Not to diminish the achievements of these people but I suspect being in the right place and time has a lot to do with it. I suspect that for each of the names you cited there are a thousand others who were equally as technically skilled but who you've never heard of.
Wozniak, as I understand it, is best known for creating elegant and highly optimized designs for the Apple I and II circuitry. That may be a rare skill, but I don't think it's nearly as rare as the vast gulf in fame between him and the typical EE would lead one to believe. He became famous because he used those skills in the exact time and place where they mattered most, creating one of the first usable computers that was affordable for the middle class.

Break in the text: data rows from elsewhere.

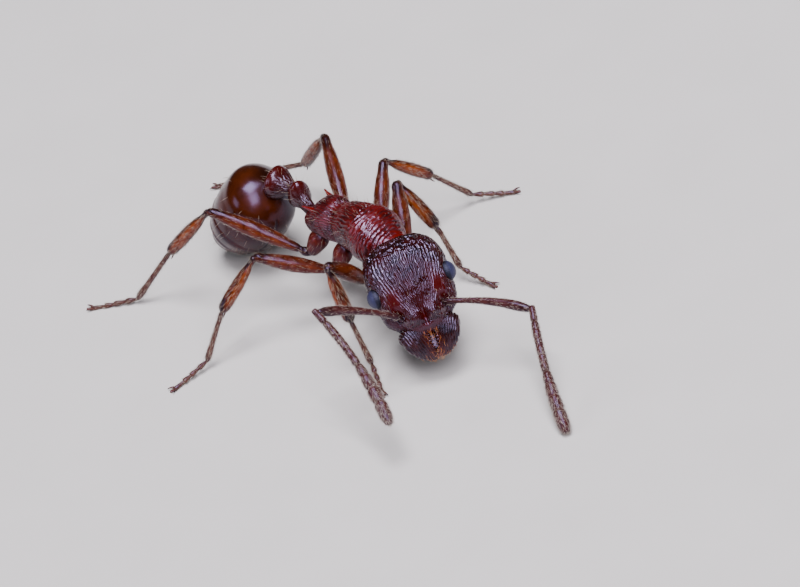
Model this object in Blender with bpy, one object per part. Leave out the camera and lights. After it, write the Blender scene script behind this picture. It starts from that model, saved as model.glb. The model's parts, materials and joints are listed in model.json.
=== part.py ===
"""A red ant worker (Myrmica) at life size, standing on six feet with its head turned to its right.

Lengths are in millimetres and angles in degrees, and MM turns a length to metres.
In the ant's frame and in each local frame, forward is -Y, the ant's left is +X and up is +Z.
Every plate of the body is a solid of its own, with a thin clear gap to the next one.
"""
import math

import bmesh
import bpy
import numpy as np
from mathutils import Matrix, Vector

MM = 0.001
GAP = 0.008                     # clear space between two plates
SIDES = {"left": 1.0, "right": -1.0}

# trunk: level, with its middle over the ant's origin
TRUNK_HEIGHT = 1.15
TRUNK_FRONT = -0.815
TRUNK_REAR = 0.75
TRUNK_CUTS = (-0.27, 0.17)      # behind the prothorax and behind the mesothorax
TRUNK_GIRTH = 0.25              # a plain half width, for growing the trunk by the gap
SPINE_ROOT = (0.12, 0.41, 0.06)
SPINE_LENGTH = 0.23
SPINE_TURN = (15.0, -9.0)       # apart, and up
NECK_START = (0.0, -0.80, -0.13)    # in the trunk
NECK_END = (0.0, 0.47, -0.17)       # in the head

# head: its middle lies between the eyes
HEAD_CENTRE = (-0.281, -1.301, 0.92)
HEAD_YAW = -25.3
HEAD_PITCH = 42.0
HEAD_ROLL = -2.2
HEAD_REAR = 0.582
HEAD_FRONT = -0.51
HEAD_HALF_WIDTH = 0.480
HEAD_HALF_HEIGHT = 0.39
EYE_PLACE = (0.43, 0.0, 0.13)
EYE_RADII = (0.10, 0.116, 0.11)
MANDIBLE_ROOT = -0.47
MANDIBLE_TIP = -0.86

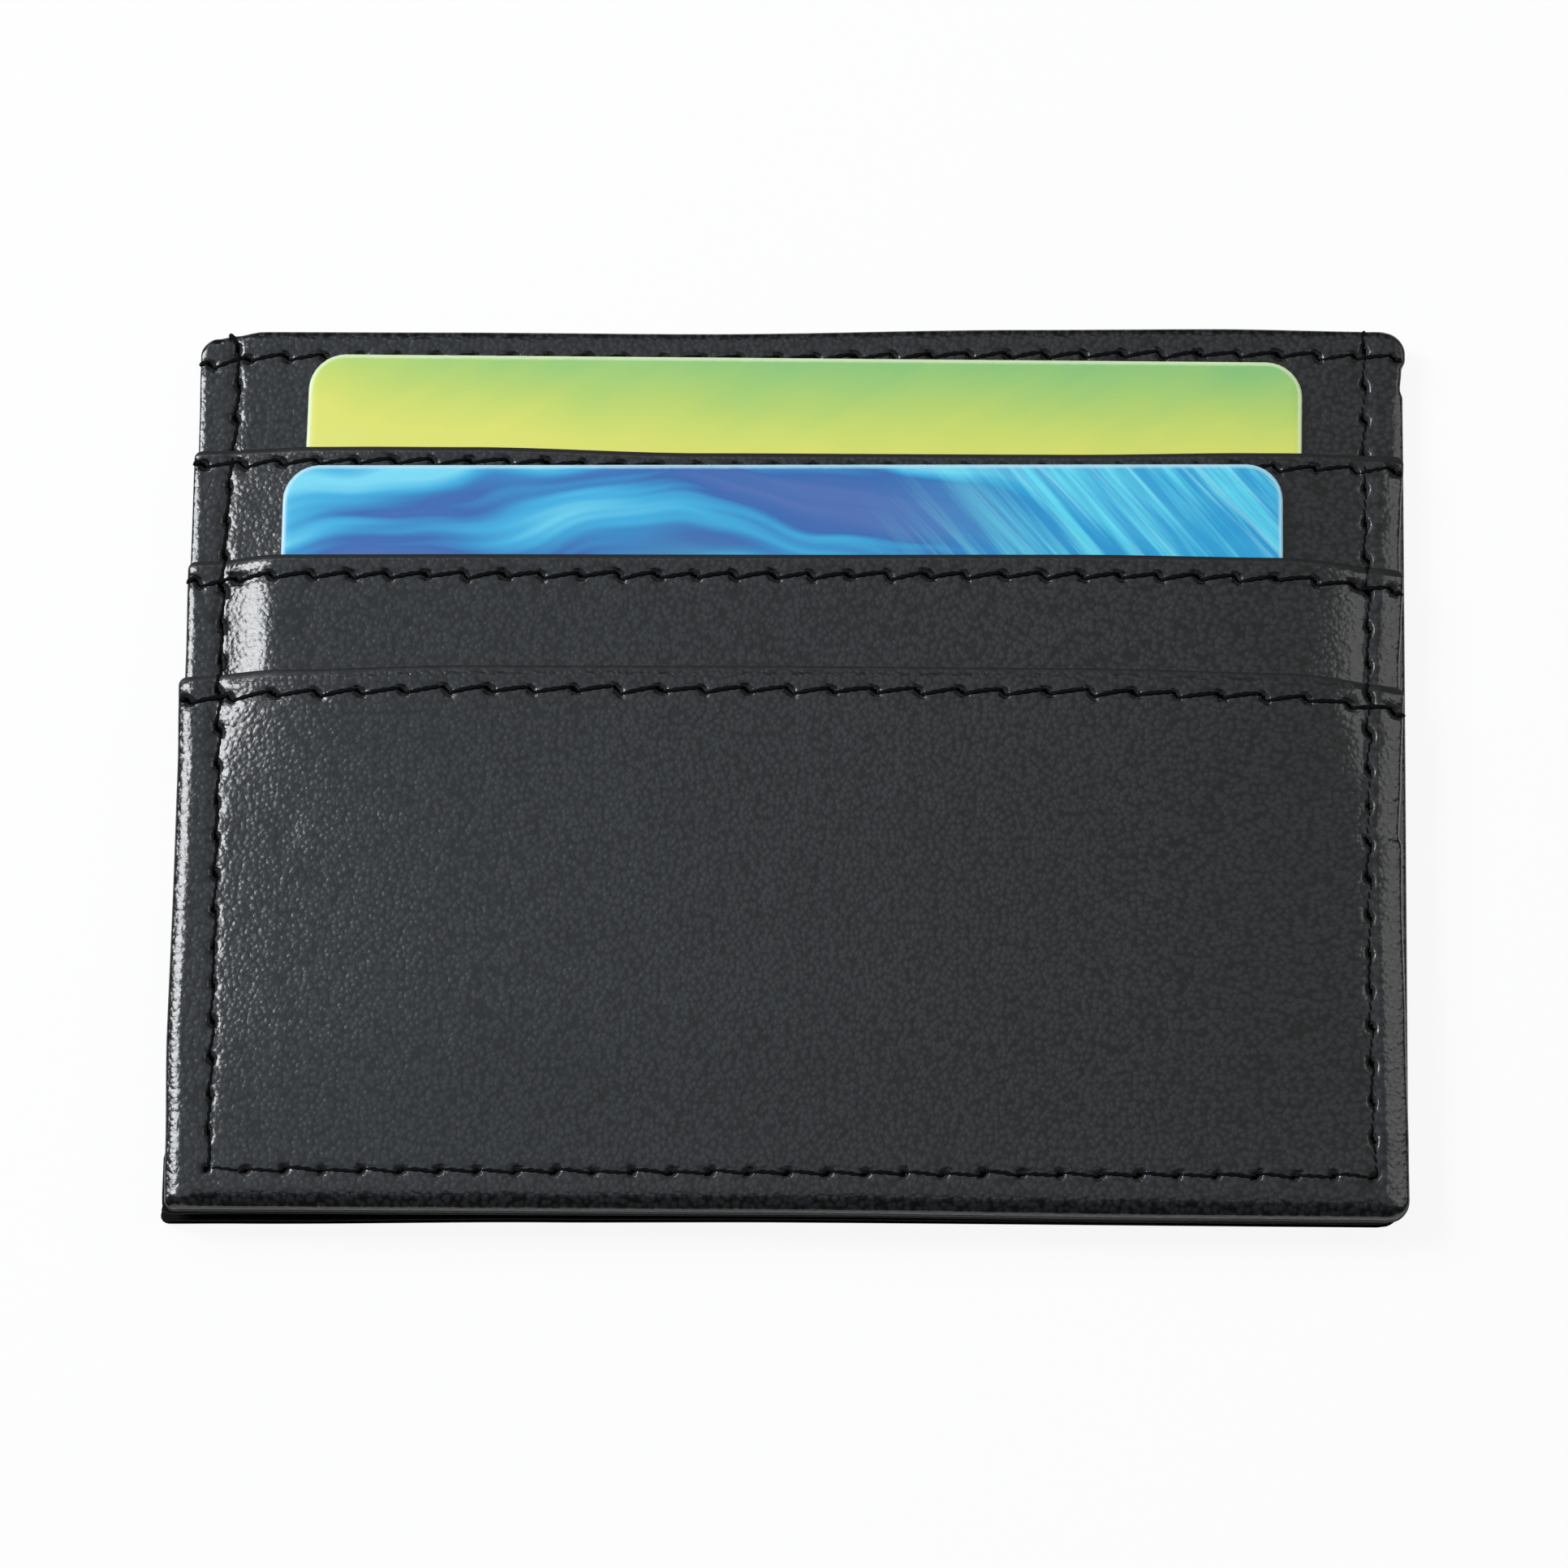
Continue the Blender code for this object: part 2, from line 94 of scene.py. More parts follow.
def light_scene():
    """Two large boxes overhead, bright small ones low on the left and a dim one on the right."""
    for name, place, aim, size, power, colour in LAMPS:
        data = bpy.data.lights.new(name, "AREA")
        data.shape = "RECTANGLE"
        data.size, data.size_y = size
        data.energy, data.color = power, colour
        light = new_object(name, data)
        light.location = place
        light.rotation_euler = (Vector(place) - Vector(aim)).to_track_quat("Z", "Y").to_euler()
    world = bpy.data.worlds.new("studio")
    SCENE.world = world
    world.use_nodes = True
    background = world.node_tree.nodes["Background"]
    background.inputs["Color"].default_value = (0.96, 0.98, 1.0, 1.0)
    background.inputs["Strength"].default_value = 0.08
    SCENE.view_settings.view_transform = "Standard"


# ---- materials


class Shader:
    """A material whose nodes are added one call at a time. place is in millimetres."""

    def __init__(self, name):
        self.material = bpy.data.materials.new(name)
        self.material.use_nodes = True
        self.tree = self.material.node_tree
        self.surface = self.tree.nodes["Principled BSDF"]
        own = self.add("ShaderNodeTexCoord").outputs["Object"]
        millimetres = {"Vector": own, "Scale": (1000.0,) * 3}
        self.place = self.add("ShaderNodeMapping", millimetres).outputs["Vector"]

    def add(self, kind, inputs=None, **settings):
        """A new node. Each input is a value, or a socket to link from."""
        made = self.tree.nodes.new(kind)
        for key, value in settings.items():
            setattr(made, key, value)
        for key, value in (inputs or {}).items():
            self.put(made.inputs[key], value)
        return made

    def put(self, socket, value):
        if isinstance(value, bpy.types.NodeSocket):
            self.tree.links.new(value, socket)
        else:
            socket.default_value = value

    def set(self, **inputs):
        """Sets or links the surface's own inputs, and returns the material."""
        for key, value in inputs.items():
            self.put(self.surface.inputs[key.replace("_", " ")], value)
        return self.material

    def math(self, operation, first, second=0.0):
        return self.add("ShaderNodeMath", {0: first, 1: second}, operation=operation).outputs[0]

    def plus(self, first, second):
        return self.math("ADD", first, second)

    def times(self, first, second):
        return self.math("MULTIPLY", first, second)

    def vector(self, operation, first, second=(0.0,) * 3):
        made = self.add("ShaderNodeVectorMath", {0: first, 1: second}, operation=operation)
        return made.outputs["Value" if operation == "LENGTH" else 0]

    def split(self):
        return self.add("ShaderNodeSeparateXYZ", {"Vector": self.place}).outputs

    def pair(self, x, y):
        return self.add("ShaderNodeCombineXYZ", {0: x, 1: y}).outputs[0]

    def remap(self, value, before, after=(0.0, 1.0), kind="LINEAR"):
        """Moves a value from one range into another, and holds it there."""
        keys = ("From Min", "From Max", "To Min", "To Max")
        inputs = {"Value": value, **dict(zip(keys, (*before, *after)))}
        return self.add("ShaderNodeMapRange", inputs, interpolation_type=kind).outputs[0]

    def noise(self, scale, detail=3.0, roughness=0.5, vector=None, output="Fac"):
        inputs = {"Scale": scale, "Detail": detail, "Roughness": roughness}
        inputs["Vector"] = self.place if vector is None else vector
        return self.add("ShaderNodeTexNoise", inputs).outputs[output]

    def ramp(self, value, *stops):
        """A colour ramp. Each stop is a place and a grey value or colour."""
        made = self.add("ShaderNodeValToRGB", {"Fac": value})
        ramp = made.color_ramp
        while len(ramp.elements) < len(stops):
            ramp.elements.new(0.5)
        for element, (place, colour) in zip(ramp.elements, stops):
            element.position = place
            element.color = (*np.broadcast_to(colour, 3), 1.0)
        return made.outputs["Color"]

    def mix(self, share, first, second):
        made = self.add("ShaderNodeMix", data_type="RGBA")
        for socket, value in ((0, share), (6, first), (7, second)):
            self.put(made.inputs[socket], (*value, 1.0) if isinstance(value, tuple) else value)
        return made.outputs[2]

    def bump(self, height, strength, distance, below=None):
        inputs = {"Height": height, "Strength": strength, "Distance": distance}
        if below is not None:
            inputs["Normal"] = below
        return self.add("ShaderNodeBump", inputs).outputs["Normal"]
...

Torvalds didn't create Linux ex-nihilo. There was at the time an extensive literature on the design of Unix/Posix systems on which he could lean, as well as the example of Minix, which as I recall, is largely what inspired him to create his own clone of the Unix kernel. The reasons it became as successful as it did are numerous. Part of it has to do with that work being done at the time the Internet was enlarging the number of people who could access and contribute to open source projects. It also coincided with the GNU project being at a stage where it had already developed many of the user space tools for a fully open source Unix-like system but was having trouble getting a kernel off the ground. Note also that a key ingredient of his success beyond his technical competence was his ability to shepherd a world wide group of open source collaborators, keeping them all moving in the same general direction.
I don't know as much about Jeff Dean's history but I do know from experience that there's a lot more to being successful in a corporate context than just technical competence, or even, I suspect, genius. It's rare that one person can create an entire system on their own (though it does happen that one person's work can establish a framework for future contributions) and moving beyond the work of one individual requires a whole additional set of skills.